Our holding in the present case is in accord with State v. Hawes, 22 Kan. App. 2d 837, 841-42, 923 P.2d 1064 (1996), where we vacated an upward durational departure because the aggravating factor relied on was other uncharged conduct, unrelated to the crime of conviction. But in Hawes, the uncharged criminal conduct shed no light on defendant's amenability to probation. Our holding in the present case also squares with Rodriguez, Mitchell, Meyer, Billington, and Trimble, where facts unrelated to the current crimes of conviction bore directly on the defendants' nonamenability to probation.

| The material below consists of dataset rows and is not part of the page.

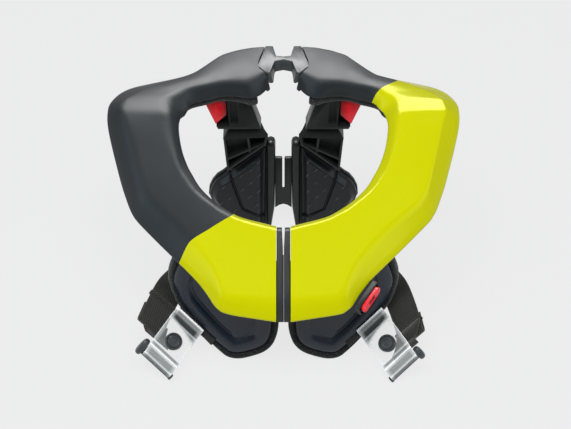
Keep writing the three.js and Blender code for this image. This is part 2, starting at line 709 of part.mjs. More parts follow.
// A loop round the webbing, at a share of its length.
function strapKeeper(share) {
  const rows = webRows(WEB_THICK / 2);
  const place = share * (rows.length - 1);
  const k = Math.floor(place);
  const [a, b] = [rows[k], rows[k + 1]];
  const centre = mix(a[1], b[1], place - k);
  const lengthwise = b[1].clone().sub(a[1]).normalize();
  const across = a[2].clone().sub(a[0]).normalize();
  const normal = lengthwise.clone().cross(across).normalize();
  const frame = new THREE.Matrix4().makeBasis(lengthwise, normal.clone().cross(lengthwise), normal);
  const inner = [WEB_WIDTH + GAP * 4, WEB_THICK + GAP * 4];
  const ring = cut(
    new THREE.BoxGeometry(KEEPER_WIDE, inner[0] + KEEPER_WALL * 2, inner[1] + KEEPER_WALL * 2),
    new THREE.BoxGeometry(KEEPER_WIDE * 2, inner[0], inner[1]),
  );
  return ring.applyMatrix4(frame.setPosition(centre));
}

const BAND_TOP = BAND_ROOT.map(({ x, z, ahead }) => {
  const [px, pz] = [x * CHEST_WIDTH, z * CHEST_HEIGHT];
  return point(px, strapFace(px, pz) - ahead, pz);
});
const BAND_END = BAND_TOP.map((p) => p.clone().addScaledVector(BAND_DOWN, BAND_LENGTH));
const BAND_SIDE = BAND_TOP[1].clone().sub(BAND_TOP[0]).normalize();
const BAND_NORMAL = BAND_SIDE.clone().cross(BAND_DOWN).normalize();

function rod(from, to, radius, sides) {
  const length = from.distanceTo(to);
  const geometry = new THREE.CylinderGeometry(radius, radius, length, sides);
  const turn = new THREE.Quaternion().setFromUnitVectors(point(0, 1, 0), to.clone().sub(from).normalize());
  const middle = mix(from, to, 0.5);
  return geometry.applyQuaternion(turn).translate(middle.x, middle.y, middle.z);
}

function bandPlace([across, down]) {
  return mix(mix(...BAND_TOP, across), mix(...BAND_END, across), down);
}

// Clear band with a hole for the stud and its end rolled round a pin.
function clearStrap() {
  const rows = (lift) => HALVES.map((down) => HALVES.map((across) => {
    return bandPlace([across, down]).addScaledVector(BAND_NORMAL, lift);
  }));
  const through = (from, to, direction, reach, radius, sides) => {
    const over = direction.clone().multiplyScalar(reach);
    return rod(from.clone().sub(over), to.clone().add(over), radius, sides);
  };
  const roll = rod(...BAND_END, ROLL_RADIUS, PIN_SIDES);
  const bore = through(...BAND_END, BAND_SIDE, ROLL_RADIUS, PIN_RADIUS + GAP, PIN_SIDES);
  const hole = bandPlace(STUD_PLACE);
  const punch = through(hole, hole, BAND_NORMAL, ROLL_RADIUS, STUD_RADIUS + GAP, STUD_SIDES);
  return cut(joined(sheet(rows(-BAND_THICK / 2), rows(BAND_THICK / 2)), roll), bore, punch);
}

function strapPin() {
  const place = (end, over) => BAND_END[end].clone().addScaledVector(BAND_SIDE, over);
  const shaft = rod(place(0, -PIN_OVERHANG / 2), place(1, PIN_OVERHANG), PIN_RADIUS, PIN_SIDES);
  return joined(shaft, rod(place(1, GAP * 3), place(1, PIN_OVERHANG * 2), KNOB_RADIUS, PIN_SIDES));
}

function strapStud() {
  const facing = -Math.sign(BAND_NORMAL.y);
  const up = (distance) => bandPlace(STUD_PLACE).addScaledVector(BAND_NORMAL, facing * distance);
  const under = -BAND_THICK / 2 - GAP;
  const stem = rod(up(under - GAP), up(BAND_THICK), STUD_RADIUS, STUD_SIDES);
  return joined(stem, rod(up(under), up(under - BAND_THICK), STUD_FLANGE, STUD_SIDES));
}

// Cloth tab that ties the band's upper end to the chest pad.
function strapTab() {
  const stops = HALVES.map((t) => THREE.MathUtils.lerp(TAB_SPAN.from, TAB_SPAN.to, t));
  const rows = (lift) => stops.map((t) => {
    const edge = BAND_TOP[0].clone().addScaledVector(BAND_SIDE, t * WEB_WIDTH);
    return [-TAB_SPAN.above, TAB_SPAN.below].map((share) => {
      const { x, z } = edge.clone().addScaledVector(BAND_DOWN, share * WEB_WIDTH);
      return point(x, chestFace(x, z) - GAP - lift, z);
    });
  });
  return sheet(rows(0), rows(TAB_THICK));
}

// Release catch on the outer lip of the wearer's left half

function catchFrame() {
  const [a, b] = [CATCH_PLACE.from, CATCH_PLACE.to].map((k) => COLLAR[k * LOFT_STEPS][4]);
  const lengthwise = b.clone().sub(a).normalize();
  const outward = lengthwise.clone().cross(point(0, 0, 1)).normalize();
  const upward = outward.clone().cross(lengthwise).normalize();
  const centre = mix(a, b, 0.5).addScaledVector(outward, CATCH_PLACE.out + CATCH_DEPTH / 2);
  centre.addScaledVector(upward, -CATCH_PLACE.down);
  return new THREE.Matrix4().makeBasis(lengthwise, upward, outward).setPosition(centre);
}

function pill(length, height, depth) {
  const radius = height / 2;
  const straight = length / 2 - radius;
  const shape = new THREE.Shape();
  shape.absarc(straight, 0, radius, -Math.PI / 2, Math.PI / 2);
  shape.absarc(-straight, 0, radius, Math.PI / 2, Math.PI * 1.5);
  return new THREE.ExtrudeGeometry(shape, { depth, bevelEnabled: false, curveSegments: ARC_STEPS });
}

function releaseHousing() {
  const block = new THREE.BoxGeometry(CATCH_LENGTH, CATCH_HEIGHT + SLIDE_GAP * 4, CATCH_DEPTH);
  const well = pill(BUTTON_LENGTH + SLIDE_GAP * 2, BUTTON_HEIGHT + SLIDE_GAP * 2, CATCH_DEPTH);
  return cut(block, well.translate(0, 0, -CATCH_DEPTH / 2 + BEVEL / 2)).applyMatrix4(catchFrame());
}

function releaseButton() {
  const foot = -CATCH_DEPTH / 2 + BEVEL / 2 + BUTTON_PROUD;
  const depth = CATCH_DEPTH / 2 + BUTTON_PROUD - foot;
  const body = pill(BUTTON_LENGTH, BUTTON_HEIGHT, depth).translate(0, 0, foot);
  const { length, height } = BUTTON_RECESS;
  const dish = new THREE.BoxGeometry(BUTTON_LENGTH * length, BUTTON_HEIGHT * height, BUTTON_DISH * 2);
  return cut(body, dish.translate(0, 0, foot + depth)).applyMatrix4(catchFrame());
}

// The assembly

const brace = new THREE.Group();
brace.name = 'neck_brace';

function add(name, geometry, finish) {
  const whole = geometry.clone();
  whole.computeVertexNormals();
  const mesh = new THREE.Mesh(whole, new THREE.MeshStandardMaterial(COLOURS[finish]));
  mesh.name = name;
  brace.add(mesh);
}

const collarShell = () => sheet(COLLAR, sunk(COLLAR, SHELL_WALL));

const PAIRED = [
  { name: 'collar_shell', make: collarShell, finish: { left: 'lime', right: 'slate' } },
  { name: 'collar_liner', make: linerBody, finish: 'foam' },
  { name: 'front_seam', make: seamStrip, finish: 'nylon' },
  { name: 'front_strut', make: frontStrut, finish: 'nylon' },
  { name: 'chest_plate', make: chestPlate, finish: 'navy' },
  { name: 'chest_foam', make: chestFoam, finish: 'foam' },
  { name: 'adjuster_block', make: adjusterBlock, finish: 'nylon' },
  { name: 'adjuster_lock', make: adjusterLock, finish: 'red' },
  { name: 'rear_strut', make: rearStrut, finish: 'nylon' },
  { name: 'scapula_pad', make: bladePad, finish: 'navy' },
  { name: 'strap_webbing', make: strapWebbing, finish: 'webbing' },
  { name: 'clear_strap', make: clearStrap, finish: 'clear' },
  { name: 'strap_pin', make: strapPin, finish: 'nylon' },
  { name: 'strap_stud', make: strapStud, finish: 'nylon' },
  { name: 'strap_tab', make: strapTab, finish: 'webbing' },
];

for (const { name, make, finish } of PAIRED) {
  const left = make();
  add(`${name}_left`, left, finish.left ?? finish);
  add(`${name}_right`, mirrored(left), finish.right ?? finish);
}
add('strap_keeper_left', strapKeeper(KEEPER_PLACE.left), 'webbing');
add('strap_keeper_right', mirrored(strapKeeper(KEEPER_PLACE.right)), 'webbing');
add('rear_bridge', rearBridge(), 'nylon');
add('lower_bridge', lowerBridge(), 'nylon');
add('release_housing', releaseHousing(), 'nylon');
add('release_button', releaseButton(), 'red');

// Stand the brace on its pads with the middle of its box over the origin.
brace.updateMatrixWorld(true);
const box = new THREE.Box3().setFromObject(brace);
brace.position.set(-(box.min.x + box.max.x) / 2, -(box.min.y + box.max.y) / 2, -box.min.z);

export default brace;
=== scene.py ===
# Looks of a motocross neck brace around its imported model. Metres, x to the wearer's left, y to the back.
import json
import math
import bmesh
import bpy
import numpy as np
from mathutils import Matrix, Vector
from mathutils.bvhtree import BVHTree


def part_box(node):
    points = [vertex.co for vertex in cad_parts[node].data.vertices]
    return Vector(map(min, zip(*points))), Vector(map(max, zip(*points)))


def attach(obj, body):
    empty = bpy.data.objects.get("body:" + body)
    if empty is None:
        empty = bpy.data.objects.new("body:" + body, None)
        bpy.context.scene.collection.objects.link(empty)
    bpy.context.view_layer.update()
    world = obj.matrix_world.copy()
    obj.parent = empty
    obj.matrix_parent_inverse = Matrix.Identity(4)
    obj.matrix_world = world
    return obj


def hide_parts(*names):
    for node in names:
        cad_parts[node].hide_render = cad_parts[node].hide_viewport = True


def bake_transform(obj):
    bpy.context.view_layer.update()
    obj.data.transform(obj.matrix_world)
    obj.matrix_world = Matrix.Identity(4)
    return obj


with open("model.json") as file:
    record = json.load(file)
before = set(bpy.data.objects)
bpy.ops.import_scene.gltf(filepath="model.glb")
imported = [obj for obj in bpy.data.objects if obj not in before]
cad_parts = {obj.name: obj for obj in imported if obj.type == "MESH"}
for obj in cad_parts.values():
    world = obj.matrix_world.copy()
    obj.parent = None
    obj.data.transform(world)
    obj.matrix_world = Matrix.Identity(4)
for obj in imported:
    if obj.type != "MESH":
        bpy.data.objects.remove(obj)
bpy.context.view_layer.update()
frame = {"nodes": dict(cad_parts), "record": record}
mm = 0.001
sides = {"left": 1, "right": -1}
bodies = {"left": "left_half", "right": "right_half"}


# camera

photo = {"width": 571, "height": 429, "aimPixel": (283.4, 216.5), "metresPerPixel": 0.000824}
cameraPlace = {"elevation": 38, "distance": 1.7, "aimHeight": 0.088, "sensor": 36}


def makeCamera(shiftY):
    tilt = math.radians(cameraPlace["elevation"])
    ahead = Vector((0, math.cos(tilt), -math.sin(tilt)))
    aim = Vector((0, shiftY, cameraPlace["aimHeight"]))
    data = bpy.data.cameras.new("photoCamera")
    data.sensor_width = cameraPlace["sensor"]
    focalPixels = cameraPlace["distance"] / photo["metresPerPixel"]
    data.lens = focalPixels / photo["width"] * data.sensor_width
    data.shift_x = (photo["width"] / 2 - photo["aimPixel"][0]) / photo["width"]
    data.shift_y = (photo["aimPixel"][1] - photo["height"] / 2) / photo["width"]
    camera = addObject("photoCamera", data)
    camera.location = aim - ahead * cameraPlace["distance"]
    camera.rotation_euler = (math.pi / 2 - tilt, 0, 0)
    bpy.context.scene.camera = camera


# shader maths

class Wire:
    def __init__(self, finish, socket):
        self.finish = finish
        self.socket = socket

    def __add__(self, other):
        return self.finish.maths("ADD", self, other)

    def __mul__(self, other):
        return self.finish.maths("MULTIPLY", self, other)

    __radd__ = __add__
    __rmul__ = __mul__


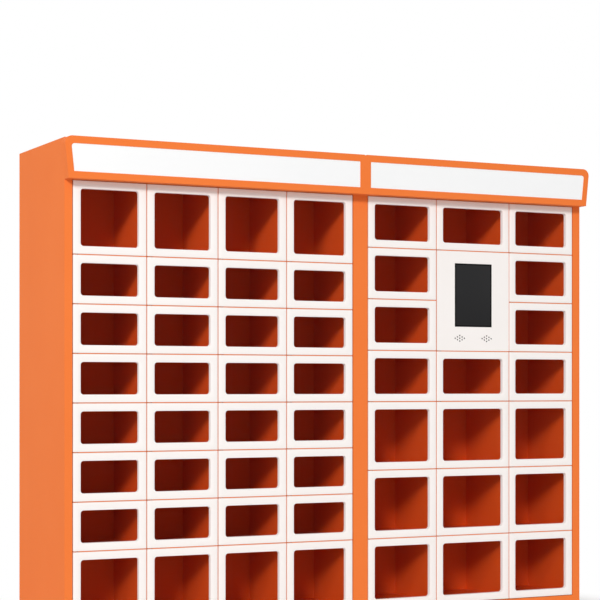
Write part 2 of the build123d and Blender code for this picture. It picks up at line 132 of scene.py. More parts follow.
@dataclass(frozen=True)
class PowderCoat:
    """Sprayed and baked polyester powder on steel sheet: satin, with a faint orange-peel skin."""

    name: str
    colour: str
    shade: str
    # The inside colour is painted shade: a deeper red where the compartments lie in shade.
    inside: str | None = None
    roughness: float = 0.5
    specular: float = 0.04
    peel_mm: float = 7.0
    cloud_mm: float = 260.0
    peel_height: float = 0.05
    peel_depth_mm: float = 0.3
    skin_mm: float = 2.0
    before_strike_end_mm: float = 15.0
    gloss_spread: tuple[float, float] = (-0.05, 0.07)
    ior: float = 1.5

    def painted_shade_mask(self, tree: bpy.types.NodeTree,
                    place: bpy.types.NodeSocket) -> bpy.types.NodeSocket:
        """Where the compartments' painted shade goes: whether a point lies within the cabinets, behind
        the face of the door frames.

        Args:
            tree: The material's tree.
            place: Object coordinates.

        Returns:
            A factor of 0 or 1.
        """
        low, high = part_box("aux_cabinet")
        _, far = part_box("main_cabinet")
        _, strike_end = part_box("aux_door_r1c1")
        skin_m = self.skin_mm * MM
        # A strike ends 16 mm behind the frame's face, so this starts just behind that face.
        axes = add_node(tree, "ShaderNodeSeparateXYZ", {}, {"Vector": place})
        limits = (
            ("X", "GREATER_THAN", low.x + skin_m), ("X", "LESS_THAN", far.x - skin_m),
            ("Y", "GREATER_THAN", strike_end.y - self.before_strike_end_mm * MM),
            ("Y", "LESS_THAN", high.y - skin_m), ("Z", "LESS_THAN", high.z - skin_m),
        )
        factor = None
        for axis, way, limit in limits:
            test = add_node(tree, "ShaderNodeMath", {"operation": way}, {
                0: axes.outputs[axis], 1: limit,
            }).outputs[0]
            if factor is None:
                factor = test
            else:
                factor = add_node(tree, "ShaderNodeMath", {"operation": "MULTIPLY"}, {
                    0: factor, 1: test,
                }).outputs[0]
        return factor

    def make(self) -> bpy.types.Material:
        """Builds the material.

        The real skin's grain is about 2 mm, too fine for the picture, so it is drawn at peel_mm.

        Returns:
            The material.
        """
        material, tree = new_material(self.name)
        place = add_node(tree, "ShaderNodeTexCoord").outputs["Object"]
        clouds = add_node(tree, "ShaderNodeTexNoise", {}, {
            "Vector": place, "Scale": 1 / (self.cloud_mm * MM), "Detail": 2.0, "Roughness": 0.5,
        })
        tone = add_node(tree, "ShaderNodeMix", {"data_type": "RGBA"}, {
            "Factor": clouds.outputs["Fac"], 6: linear(self.colour), 7: linear(self.shade),
        })
        paint = tone.outputs[2]
        # Painted shade: within the cabinets the colour is swapped for the deeper red inside colour.
        if self.inside:
            paint = add_node(tree, "ShaderNodeMix", {"data_type": "RGBA"}, {
                "Factor": self.painted_shade_mask(tree, place), 6: paint, 7: linear(self.inside),
            }).outputs[2]
        peel = add_node(tree, "ShaderNodeTexNoise", {}, {
            "Vector": place, "Scale": 1 / (self.peel_mm * MM), "Detail": 1.0,
        })
        sheen = add_node(tree, "ShaderNodeMapRange", {}, {
            "Value": peel.outputs["Fac"], "To Min": self.roughness + self.gloss_spread[0],
            "To Max": self.roughness + self.gloss_spread[1],
        })
        bump = add_node(tree, "ShaderNodeBump", {}, {
            "Height": peel.outputs["Fac"], "Strength": self.peel_height,
            "Distance": self.peel_depth_mm * MM,
        })
        shader = add_node(tree, "ShaderNodeBsdfPrincipled", {}, {
            "Base Color": paint, "Roughness": sheen.outputs["Result"],
            "Normal": bump.outputs["Normal"],
        })
        shader.inputs["IOR"].default_value = self.ior
        shader.inputs["Specular IOR Level"].default_value = self.specular
        add_node(tree, "ShaderNodeOutputMaterial", {}, {"Surface": shader.outputs["BSDF"]})
        return material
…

We also need to clarify another rule stated in Hawes, where in Syl. ¶ 4 we stated: "A defendant's criminal history cannot be used to justify a departure sentence when the sentencing guidelines have already taken the criminal history into account in determining the presumptive sentence."
In the present case, the two convictions Benoit was sentenced on were cross-scored in his criminal history. See State v. Roderick, 259 Kan. 107, Syl. ¶ 4, 911 P.2d 159 (1996). In other words, Benoit's conviction in 1704 was included in his criminal history score in 1574, and vice versa. Pursuant to a literal reading of Hawes, Benoit's conviction in 1704 could not be used to justify a departure sentence in 1574.
However, in "those instances where prior convictions have been used as a substantial and compelling reason for departure, the focus of the sentencing court's inquiry is not the defendant's general criminal history, but specifically what that history says about the defendant's amenability to probation." Hawes, 22 Kan. App. 2d at 840. Such is the case here--the sentencing court did not depart solely because of the other conviction, but because the presumptive sentence in the other conviction rendered Benoit nonamenable to probation.
Having found one of the factors relied on by the sentencing court to be a substantial and compelling reason for departure, we need not address the other. See State v. Ippert, 268 Kan. 254, 261, 995 P.2d 858 (2000).